入居時の礼金敷金が30万円以上、さらに管理費や維持費も支払わなければなりません。

また、採用システムも微妙で、希望の提出期限は合格発表より前です。

3月10日、合格発表の後に合格者の中で抽選が行われます。補助が受けられるか受けられないか、さらにどの住まいになるか、が抽選で決まるのです。

そして3月10日午後、抽選結果の連絡が入ります。もし抽選から外れたら、3月10日以降に、自分で住まいを探さなくてはなりません。

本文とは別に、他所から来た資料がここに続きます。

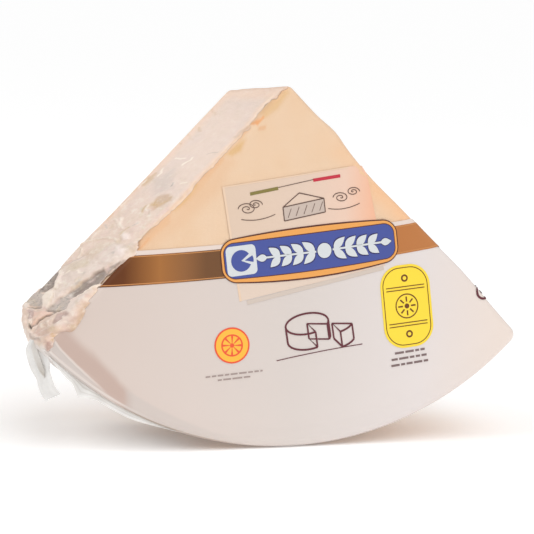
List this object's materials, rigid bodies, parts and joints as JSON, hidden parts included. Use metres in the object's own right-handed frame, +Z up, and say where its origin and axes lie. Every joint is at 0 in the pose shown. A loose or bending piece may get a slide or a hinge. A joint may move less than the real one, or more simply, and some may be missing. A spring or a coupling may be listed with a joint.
{
  "type": "vacuum-packed hard cheese wedge",
  "caption": "Quarter-circle wedge of hard grating cheese, half a wheel high, sealed in clear and printed vacuum film, standing on its curved rind heel.",
  "frame": {"origin": "middle of the small flat on the heel that the wedge rests on", "axes": "+Z up; -Y out of the printed cut face, level; +X to the right for someone who faces that cut face, along the wedge's chord"},
  "size_m": [0.2986, 0.1182, 0.2084],
  "materials": {
    "packed_cheese": "pale straw cheese under tight glossy film",
    "cheese_paste": "finely grained pale straw paste with small white specks",
    "rind": "smooth amber to brown rind, dull",
    "clear_film": "clear glossy shrink film, milky where it is crumpled",
    "white_print": "warm white ink under glossy film",
    "copper_print": "copper-brown metallic ink band",
    "card_print": "parchment-coloured ink panel",
    "blue_print": "violet-blue ink with gold and dark brown rims",
    "yellow_print": "bright yellow ink",
    "wine_print": "wine-red ink"
  },
  "bodies": {
    "root": {"sealed_pack": "packed_cheese", "film_tail": "clear_film", "film_seam_fin": "clear_film"}
  },
  "joints": []
}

東大の合格発表は、国立前期日程の大学の中で最も遅い日です。3月10日までには東京の他の大学はほぼ発表が終わっているため、東大の発表の時には、学生向けの物件はかなり少なくなっているのです。

さらに、支援を受けられるのは、前期課程の2年間だけです。3年生以上は、全く補助はありません。

このように微妙な点もある制度ですが、長女は現役の時は申し込みました。2回目の挑戦の時は「浪人で余計にお金がかかったし、三鷹でいい」と、はじめから「三鷹国際学生宿舎」一択でした。

この、東大生からは「監獄」とも呼ばれている「三鷹国際学生宿舎」。まず立地が悪い。どの最寄り駅へも徒歩40分。駒場へは自転車20分で吉祥寺まで行き、井の頭線で25分。

周辺に店もなく木と草ぼうぼうの広い敷地に、鉄筋3階建ての6棟。効きが悪く電気代のかかる古いエアコン、硬いベッド、机、クローゼット、ミニキッチンが備品。極めつけは狭いシャワー・トイレユニット。シャワーを使う時はトイレの上に洗面台を移動させるという謎の構造で、シャワーすると洗面台はびしょぬれ。

寄宿料4,700円、水光熱費を含めても1カ月で1万円ほどで、ハードな環境と格安さが「三鷹に住むことがアルバイト」と言われるゆえんです。

留学生が多く日本人女子学生は少ないのですが、1・2階が男子用で、女子用の3階入口はオートロック。事務員も常駐しているので、女子にとって安心感はあります。

もし、東大受験で寮住まいを考えているなら、見学することをお勧めします。事前に予約をすれば、見学することができます。

見学した上で、住むことができそうで、不便さを我慢できるなら、我が家のように経済的に厳しいご家庭は、候補に入れられても良いかと思います。門限がなく自由度は高い上、家賃は破格の安さですから。